By all indications, this sort of logic appeals to senior Conservatives, who believe they can make nice with Beijing while keeping political freedom near the centre of the Tory brand. In a speech last month, shortly after winning his first majority government, Harper sounded as tough as ever, inveighing against “moral ambiguity” toward new players on the global stage. But he didn’t single out China, and his greatest diplomatic achievement to date may be his 2009 visit to Beijing, where he took a public chiding from Premier Wen Jiabao, yet gained Canada “favoured-destination” status from China’s travel authorities, clearing the way for an estimated $100 million per year in tourism.
Same goes for Baird, who last week told a Chinese-language reporter that the government stands by its principles on human rights. Yet on his publicly released agenda for the trip, the phrase “human rights” lay tucked into a list of governance issues to be raised in private meetings with his ministerial counterparts. “That shows some sympathy with the Chinese interpretation of how the relationship should work,” says Charles Burton, a Brock University political scientist who follows Canada-Chinese relations. “Different audiences get a different nuance of message.”
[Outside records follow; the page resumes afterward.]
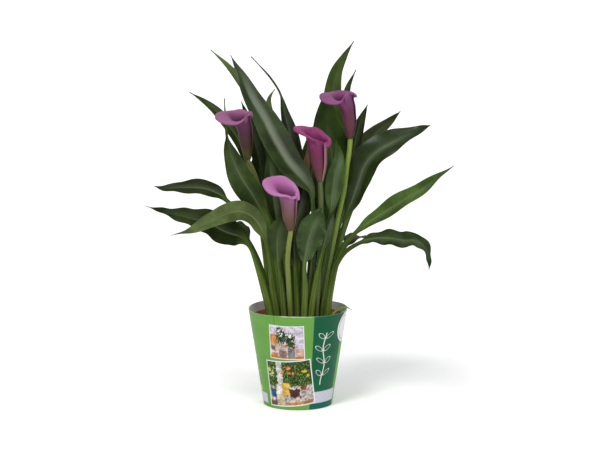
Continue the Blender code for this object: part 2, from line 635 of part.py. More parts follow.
def post(name, x, y, low, high, radius, sides, group):
    """An upright cutter."""
    shape = bmesh.new()
    bmesh.ops.create_cone(shape, cap_ends=True, segments=sides, radius1=radius * MM,
                          radius2=radius * MM, depth=(high - low) * MM)
    bmesh.ops.translate(shape, verts=shape.verts, vec=Vector((x, y, (low + high) / 2)) * MM)
    mesh = bpy.data.meshes.new(name)
    shape.to_mesh(mesh)
    shape.free()
    piece = bpy.data.objects.new(name, mesh)
    group.objects.link(piece)
    return cutter(piece, group)


def cut(piece, tool):
    step = piece.modifiers.new(tool.name, "BOOLEAN")
    step.operation = "DIFFERENCE"
    step.object = tool


def joined(name, pieces, group):
    """One mesh of several cutters that stay clear of each other."""
    shape = bmesh.new()
    for piece in pieces:
        shape.from_mesh(piece.data)
        bpy.data.objects.remove(piece, do_unlink=True)
    mesh = bpy.data.meshes.new(name)
    shape.to_mesh(mesh)
    shape.free()
    made = bpy.data.objects.new(name, mesh)
    group.objects.link(made)
    return cutter(made, group)


def nursery_pot(group, tools):
    wall = POT_WALL
    profile = [(0, 0), (POT_FOOT_RADIUS, 0), (POT_NECK_RADIUS, POT_BAND_LOW),
               (POT_BAND_RADIUS, POT_BAND_LOW), (POT_RIM_RADIUS, POT_HEIGHT),
               (POT_RIM_RADIUS - wall, POT_HEIGHT), (POT_BAND_RADIUS - wall, POT_BAND_LOW + wall),
               (POT_NECK_RADIUS - wall, POT_BAND_LOW), (POT_FOOT_RADIUS - wall, POT_FLOOR), (0, POT_FLOOR)]
    pot = turned("nursery_pot", profile[::-1], "pot", group)
    apply_modifiers(pot)
    holes = []
    for k in range(DRAIN_HOLES):
        turn = (k + 0.5) / DRAIN_HOLES * math.tau
        holes.append(post("hole", DRAIN_CIRCLE * math.cos(turn), DRAIN_CIRCLE * math.sin(turn),
                          -2, POT_FLOOR + 0.3, DRAIN_RADIUS, 12, tools))
    cut(pot, joined("drain_holes", holes, tools))
    return pot


def pot_inner_radius(height):
    share = (height - POT_FLOOR) / (POT_BAND_LOW - POT_FLOOR)
    low, high = POT_FOOT_RADIUS - POT_WALL, POT_NECK_RADIUS - POT_WALL
    return low + (high - low) * share


def tuber_shape(name, spec, grow, kind, group):
    """A flat-topped tuber, or the hollow it needs when grown a little."""
    x, y, half_x, half_y = spec
    levels = [(0.55, -TUBER_DEPTH), (0.9, -TUBER_DEPTH * 0.75), (1.0, -TUBER_DEPTH * 0.4),
              (0.92, -TUBER_DEPTH * 0.1), (0.75, 0)]
    rings = []
    for share, drop in levels:
        spread = grow if drop < 0 else grow * 0.5
        z = TUBER_TOP + drop + (grow if drop == 0 else -grow if drop == -TUBER_DEPTH else 0)
        ring = []
        for k in range(14):
            turn = -k / 14 * math.tau
            ring.append(Vector((x + (half_x * share + spread) * math.cos(turn),
                                y + (half_y * share + spread) * math.sin(turn), z)))
        rings.append(ring)
    return place_mesh(name, loft(rings), kind, group)


def soil_ball(group, tools):
    """Soil and roots, with hollows for the tubers and pockets for the shoots."""
    low, high = SOIL_FOOT, SOIL_TOP
    foot = pot_inner_radius(low) - CLEAR * 1.6
    top = pot_inner_radius(high) - CLEAR * 1.6
    soil = turned("soil", [(0, high), (top, high), (foot, low), (0, low)], "soil", group, sides=32)
    apply_modifiers(soil)
    hollows = [cutter(tuber_shape("hollow", spec, CLEAR, "soil", tools), tools) for spec in TUBERS.values()]
    cut(soil, joined("tuber_hollows", hollows, tools))
    feet = [(spec["foot"], min(PETIOLE_RADIUS, spec["half"])) for spec in [*LEAVES.values(), RIM_LEAF]]
    feet += [(spec["foot"], STEM_RADIUS) for spec in [*FLOWERS.values(), BUD]]
    pockets = []
    for (x, y), radius in feet:
        room = (radius + POCKET_CLEAR) / math.cos(math.pi / 8)
        pockets.append(post("pocket", x, y, TUBER_TOP - CLEAR / 2, SOIL_TOP + 3, room, 8, tools))
    cut(soil, joined("shoot_pockets", pockets, tools))
    return soil


def build():
    clear_scene()
    plant = new_collection("potted_calla_lily")
    tools = new_collection("cutters")
    card_sleeve(plant)
    nursery_pot(plant, tools)
    soil_ball(plant, tools)
    for name, spec in TUBERS.items():
        tuber_shape(name, spec, 0, "tuber", plant)
    for name, spec in LEAVES.items():
        leaf(name, spec, plant)
    leaf("leaf_over_rim", RIM_LEAF, plant, kind="young")
    for name, spec in FLOWERS.items():
        flower_stem("stem_" + name, spec, plant)
        spathe("spathe_" + name, spec, plant)
        spadix("spadix_" + name, spec, plant)
    bud(plant)


build()
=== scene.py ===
"""Potted calla lily: the looks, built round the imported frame.

Metres, +Z up, in the frame of the CAD: the origin is the centre of the pot's underside, +X is to
the right and -Y to the front. The plant's routes and sizes repeat those of the CAD source, in
millimetres scaled by MM, so every fine piece lies where its solid is.
"""
import math
import random

import bmesh
import bpy
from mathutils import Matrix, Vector, noise


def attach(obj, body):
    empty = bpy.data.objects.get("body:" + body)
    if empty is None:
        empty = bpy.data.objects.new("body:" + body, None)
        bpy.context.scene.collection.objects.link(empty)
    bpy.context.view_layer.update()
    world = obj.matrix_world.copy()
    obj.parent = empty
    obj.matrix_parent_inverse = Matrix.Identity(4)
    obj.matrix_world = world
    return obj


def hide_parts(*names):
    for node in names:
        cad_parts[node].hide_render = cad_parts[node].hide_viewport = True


MM = 0.001
TAU = math.tau

# --- camera, floor and light ---
CAMERA_PLACE = (0.003, -3.20, 0.76)
CAMERA_PITCH = 8.95             # degrees below the horizon
CAMERA_LENS = 138.0             # millimetres on a 36 mm sensor
FLOOR_HALF = 60.0               # metres
SUNS = {                        # direction it comes from, strength, width in degrees, colour
    "key": ((-0.45, -0.8, 1.3), 1.8, 20, (1.0, 0.985, 0.96)),
    "right": ((0.6, -1.0, 0.6), 1.0, 36, (0.97, 0.985, 1.0)),
    "back": ((0.5, 1.0, 1.1), 0.5, 30, (1.0, 1.0, 1.0)),
}
WORLD_LIGHT = 0.56
WORLD_COLOUR = (0.98, 0.99, 1.0)

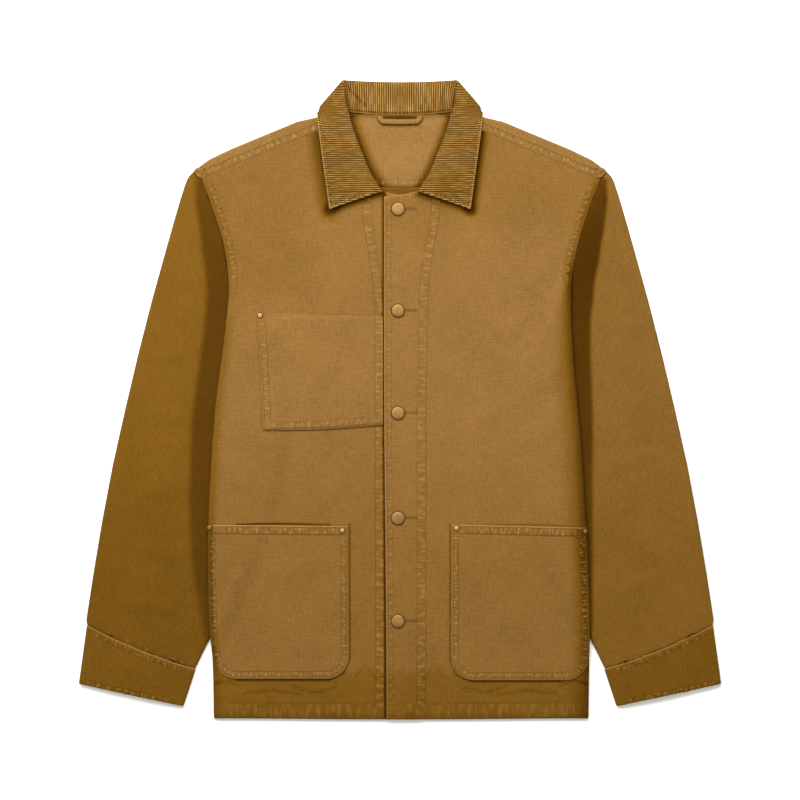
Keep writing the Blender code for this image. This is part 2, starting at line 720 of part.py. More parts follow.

Not what you’d call good news for long-time activists, who put little stock in Western leaders’ brave promises to talk tough when the microphones are off. “As far as we’re concerned, human rights should be discussed both out in the open and behind closed doors,” says Amnesty’s Neve. But for now, they are reserving judgment, hoping Baird might gain some clear commitment to improve political, religious or personal liberties at a time when Beijing least wants to offer it. Unlike the choreographed merriment surrounding the Communist party’s 90th, that would be something worth celebrating.